Why are more than 80 municipalities along with school boards and hospitals across Canada passing resolutions to opt out of the Canada-European Union Comprehensive Economic and Trade Agreement (CETA)?
What does a trade agreement with other countries have to do with a school board or hospital?
Local and provincial governments, public boards and Crown corporations who want to hire workers or purchase goods and services locally to promote the local economy will be in jeopardy of doing so if this agreement is ratified.
In other words, CETA’s restrictions on public procurement could end the practice of ‘buy or hire locally.’
CETA, which has more to do with corporate rights and profits than trade, has the ability of prohibiting municipalities from supporting goods and services which favour Canadian producers. Government procurement practices are a way of supporting the local economy, especially in difficult economic times or when new businesses or technologies need a boost.

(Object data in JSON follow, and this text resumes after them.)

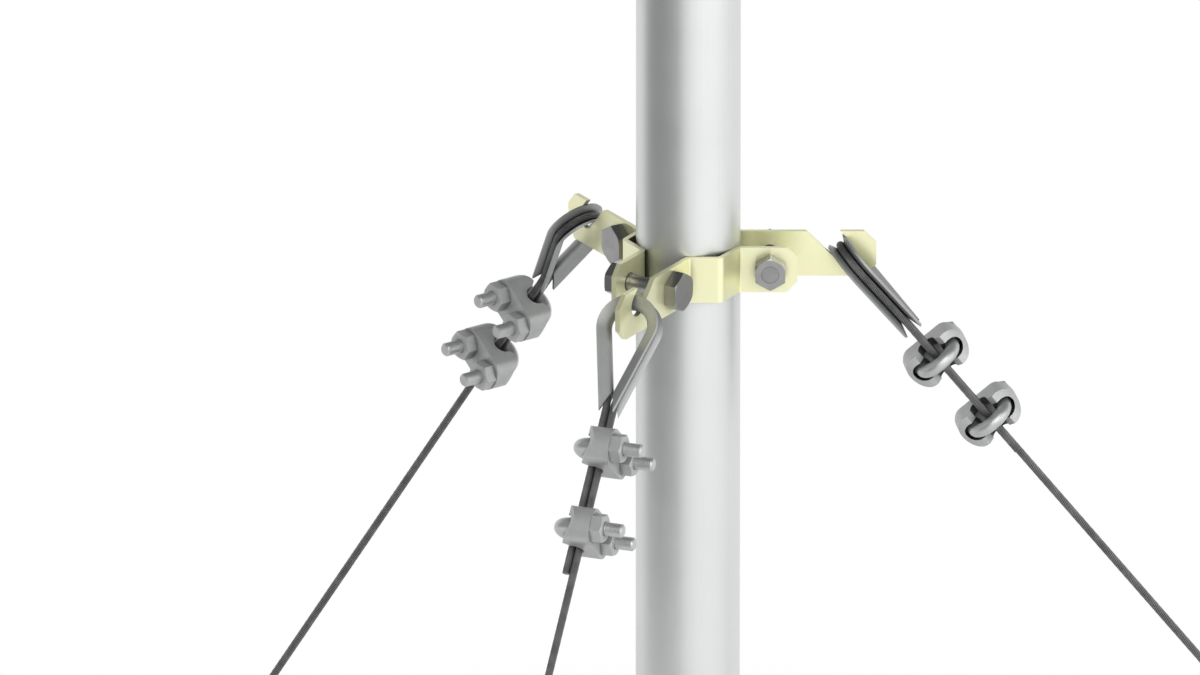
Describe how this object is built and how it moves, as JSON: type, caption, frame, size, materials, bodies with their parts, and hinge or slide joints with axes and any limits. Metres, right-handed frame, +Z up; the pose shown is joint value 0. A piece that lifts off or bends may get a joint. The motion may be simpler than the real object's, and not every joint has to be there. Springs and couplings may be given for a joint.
{
  "type": "guy collar on a tubular mast section",
  "caption": "Tubular mast section with a clamped guy collar and taut wire-rope guys, each with a thimble eye and clips at both ends.",
  "frame": {"origin": "centre of the flat face of the mast tube's foot", "axes": "+Z up the mast; +X in the radial plane of one collar junction"},
  "size_m": [0.8117, 0.8567, 0.69],
  "materials": {
    "tube": "satin",
    "strap": "yellow passivated",
    "clamp_bolt": "dark",
    "rope": "stranded",
    "thimble": "galvanised",
    "clip": "galvanised"
  },
  "bodies": {
    "root": {"mast_tube": "tube", "collar_strap_right": "strap", "clamp_bolt_right": "clamp_bolt", "clamp_nut_right": "clamp_bolt", "collar_strap_back": "strap", "clamp_bolt_back": "clamp_bolt", "clamp_nut_back": "clamp_bolt", "collar_strap_front": "strap", "clamp_bolt_front": "clamp_bolt", "clamp_nut_front": "clamp_bolt", "guy_rope_right": "rope", "head_thimble_right": "thimble", "head_clip_saddles_right": "clip", "head_clip_u_bolts_right": "clip", "head_clip_nuts_right": "clip", "foot_thimble_right": "thimble", "foot_clip_saddles_right": "clip", "foot_clip_u_bolts_right": "clip", "foot_clip_nuts_right": "clip", "guy_rope_back": "rope", "head_thimble_back": "thimble", "head_clip_saddles_back": "clip", "head_clip_u_bolts_back": "clip", "head_clip_nuts_back": "clip", "foot_thimble_back": "thimble", "foot_clip_saddles_back": "clip", "foot_clip_u_bolts_back": "clip", "foot_clip_nuts_back": "clip", "guy_rope_front": "rope", "head_thimble_front": "thimble", "head_clip_saddles_front": "clip", "head_clip_u_bolts_front": "clip", "head_clip_nuts_front": "clip", "foot_thimble_front": "thimble", "foot_clip_saddles_front": "clip", "foot_clip_u_bolts_front": "clip", "foot_clip_nuts_front": "clip"}
  },
  "joints": []
}
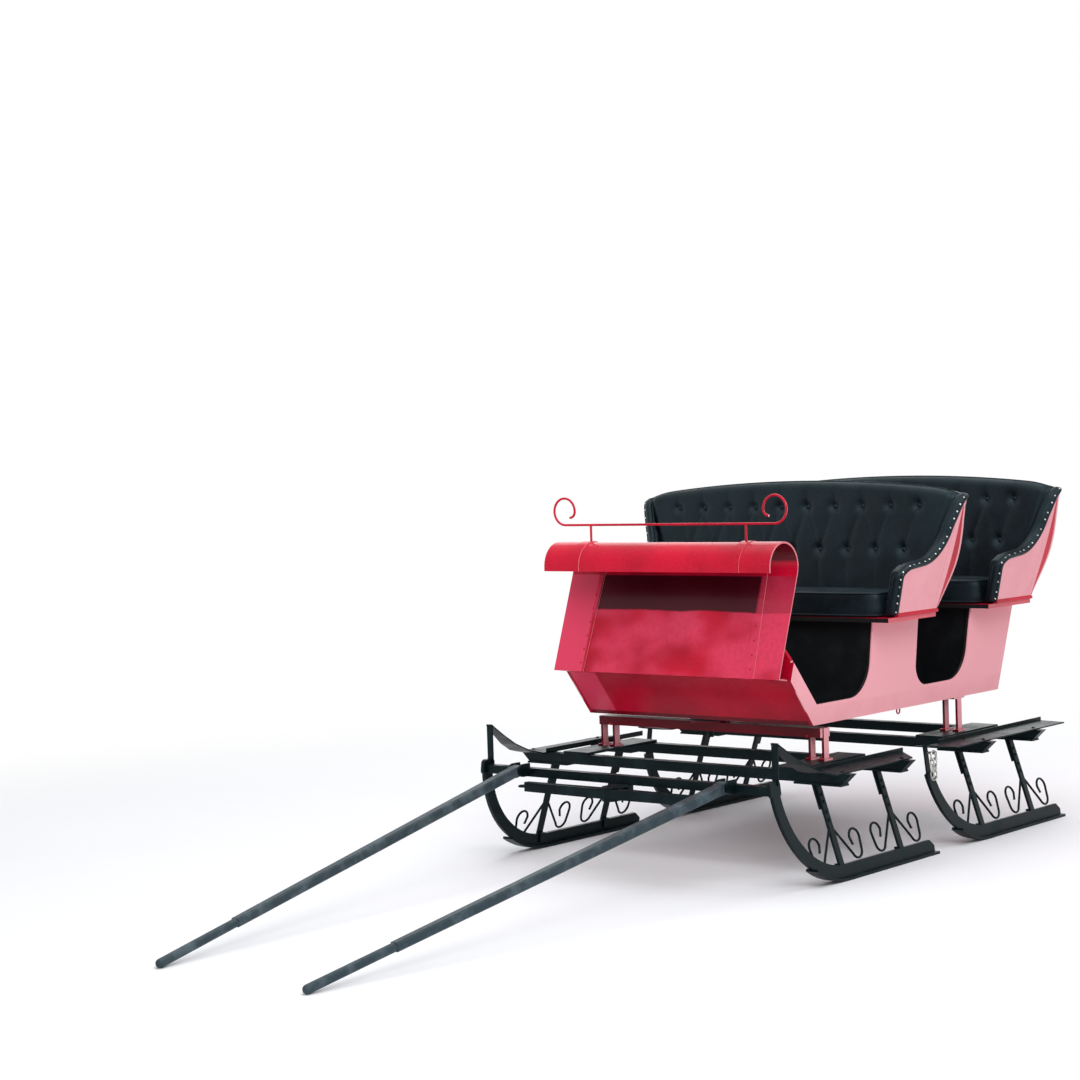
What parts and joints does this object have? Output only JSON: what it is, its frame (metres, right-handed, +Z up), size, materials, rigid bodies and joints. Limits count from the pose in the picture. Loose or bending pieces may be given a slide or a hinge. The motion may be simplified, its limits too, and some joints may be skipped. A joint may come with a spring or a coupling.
{
  "type": "horse-drawn sleigh",
  "caption": "Open sleigh with two bench seats and a rolled dash, on a fixed rear bob and a steered front bob, with shafts.",
  "frame": {"origin": "on the floor under the middle of the outline, with the shafts lowered", "axes": "+X forward along the shafts, +Y to the driver's left, +Z up"},
  "size_m": [3.9646, 1.5236, 1.402],
  "materials": {
    "red_paint": "gloss",
    "black_steel": "satin",
    "grey_paint": "satin",
    "black_vinyl": "semi-gloss",
    "bright_steel": "worn"
  },
  "bodies": {
    "body": {"body_floor": "red_paint", "body_side_left": "red_paint", "body_side_right": "red_paint", "dash": "red_paint", "dash_rail": "black_steel", "front_seat_arm_left": "black_vinyl", "front_seat_arm_right": "black_vinyl", "front_seat_back_pad": "black_vinyl", "front_seat_cushion": "black_vinyl", "front_seat_deck": "red_paint", "front_seat_riser": "red_paint", "front_seat_shell": "red_paint", "king_bolt": "black_steel", "rear_beams": "black_steel", "rear_chain": "bright_steel", "rear_knees_left": "black_steel", "rear_knees_right": "black_steel", "rear_panel": "red_paint", "rear_posts_left": "red_paint", "rear_posts_right": "red_paint", "rear_runner_left": "black_steel", "rear_runner_right": "black_steel", "rear_seat_arm_left": "black_vinyl", "rear_seat_arm_right": "black_vinyl", "rear_seat_back_pad": "black_vinyl", "rear_seat_cushion": "black_vinyl", "rear_seat_deck": "red_paint", "rear_seat_riser": "red_paint", "rear_seat_shell": "red_paint", "rear_side_plate_left": "black_steel", "rear_side_plate_right": "black_steel", "rear_step_board_left": "black_steel", "rear_step_board_right": "black_steel", "toe_panel": "red_paint"},
    "front_bob": {"front_beams": "black_steel", "front_bolster": "red_paint", "front_knees_left": "black_steel", "front_knees_right": "black_steel", "front_runner_left": "black_steel", "front_runner_right": "black_steel", "front_side_plate_left": "black_steel", "front_side_plate_right": "black_steel", "front_step_board_left": "black_steel", "front_step_board_right": "black_steel", "draw_bar": "black_steel"},
    "shaft_left": {"shaft_left": "grey_paint"},
    "shaft_right": {"shaft_right": "grey_paint"},
    "singletree": {"singletree": "black_steel"}
  },
  "joints": [
    {"name": "steer", "type": "hinge", "parent": "body", "child": "front_bob", "pos_m": [-0.48931, 0, 0.526], "axis": [0, 0, 1], "range_deg": [-12, 12]},
    {"name": "shaft_left_lift", "type": "hinge", "parent": "front_bob", "child": "shaft_left", "pos_m": [0.09069, 0.47, 0.366], "axis": [0, -1, 0], "range_deg": [0, 100]},
    {"name": "shaft_right_lift", "type": "hinge", "parent": "front_bob", "child": "shaft_right", "pos_m": [0.09069, -0.47, 0.366], "axis": [0, -1, 0], "range_deg": [0, 100]},
    {"name": "singletree_swing", "type": "hinge", "parent": "front_bob", "child": "singletree", "pos_m": [0.13269, 0, 0.316], "axis": [0, 0, 1], "range_deg": [-25, 25]}
  ]
}
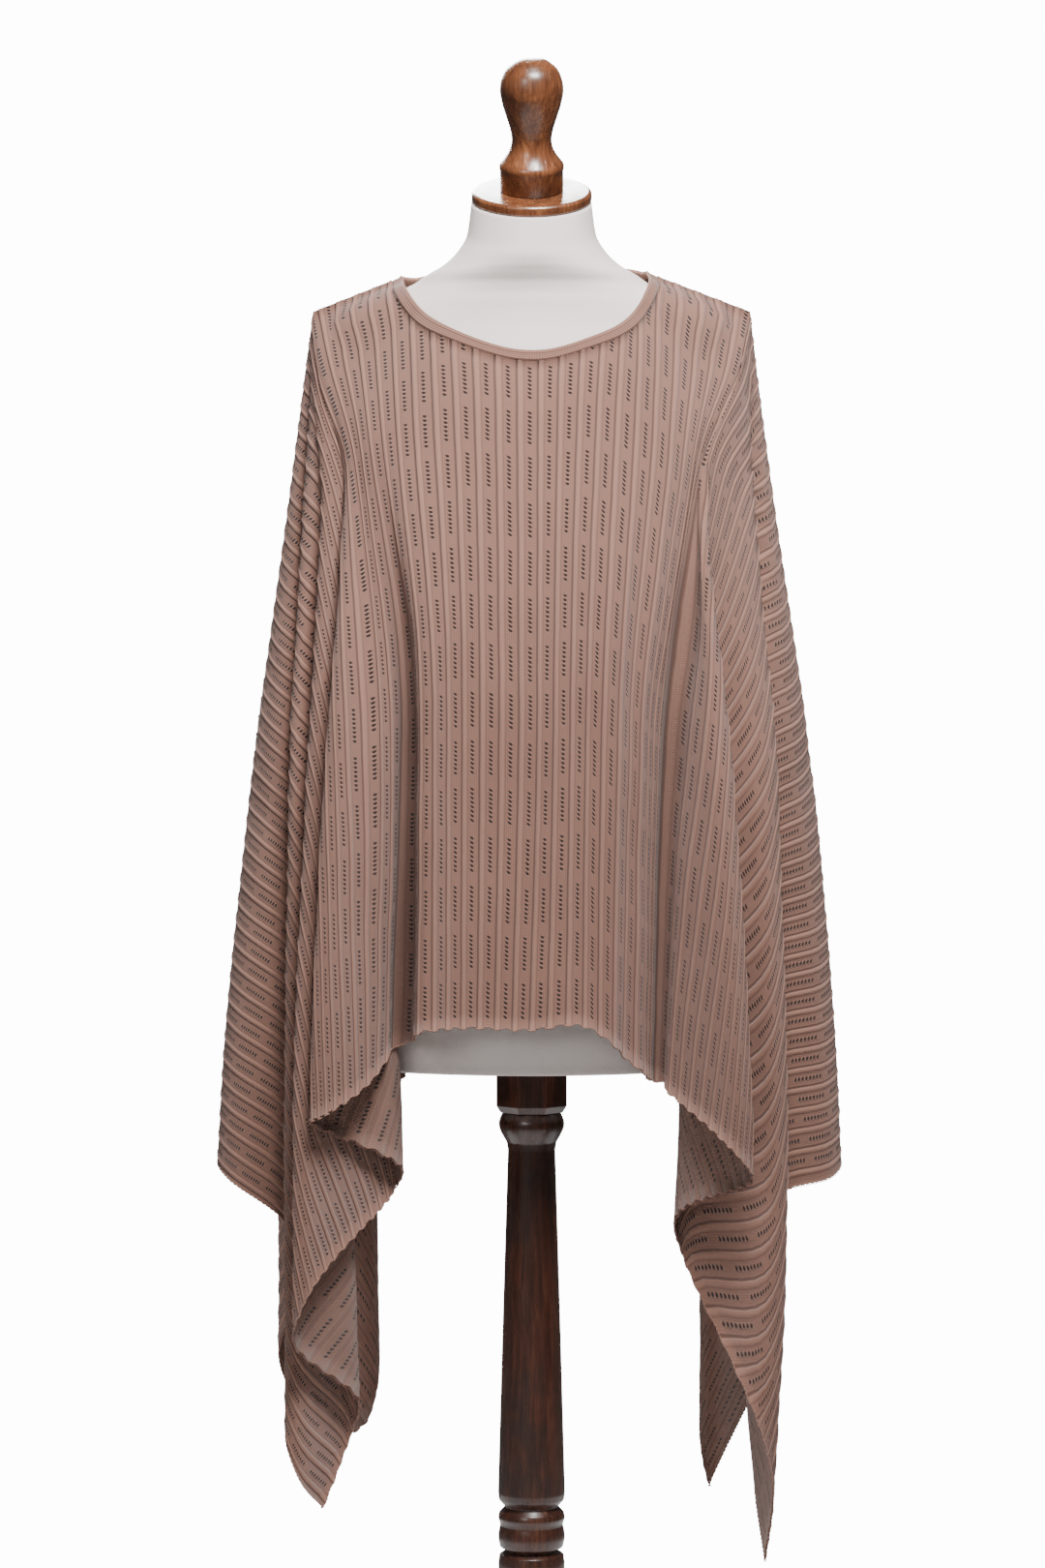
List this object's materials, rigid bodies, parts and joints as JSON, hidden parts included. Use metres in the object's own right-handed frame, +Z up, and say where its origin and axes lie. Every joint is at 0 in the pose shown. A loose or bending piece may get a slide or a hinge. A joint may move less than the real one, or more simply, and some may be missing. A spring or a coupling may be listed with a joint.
{
  "type": "knitted poncho sweater on a dress form with a turned wooden finial and post",
  "caption": "Loose ribbed lace-knit poncho draped in soft folds over a limbless linen dress form, with a turned finial on the neck and a turned post on a round base.",
  "frame": {"origin": "centre of the flat underside of the round base", "axes": "+Z up along the post, -Y towards the wearer's front, +X towards the wearer's left shoulder"},
  "size_m": [0.5456, 0.4046, 1.5875],
  "materials": {
    "knit": "matte rose-brown rib and eyelet knit",
    "linen": "matte off-white tightly stretched linen",
    "light_wood": "glossy medium brown turned hardwood with dark patches",
    "dark_wood": "semi-gloss dark brown turned hardwood"
  },
  "bodies": {
    "root": {"front_panel": "knit", "back_panel": "knit", "neckband": "knit", "form": "linen", "neck_plate": "light_wood", "finial": "light_wood", "post_block": "dark_wood", "post": "dark_wood", "base": "dark_wood"}
  },
  "joints": []
}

European corporations want the same access to government business as local companies. This will only hamper the ability of municipalities to support the local economy.
It is for reasons like these that many municipalities and public boards are wanting the federal government to exclude them from these trade agreements. CETA is one of the first agreements that directly effect local governments. In the Comox Valley, Cumberland is the only municipality to have passed a motion asking for local governments to be excluded from CETA.
Why aren’t Comox and Courtenay concerned?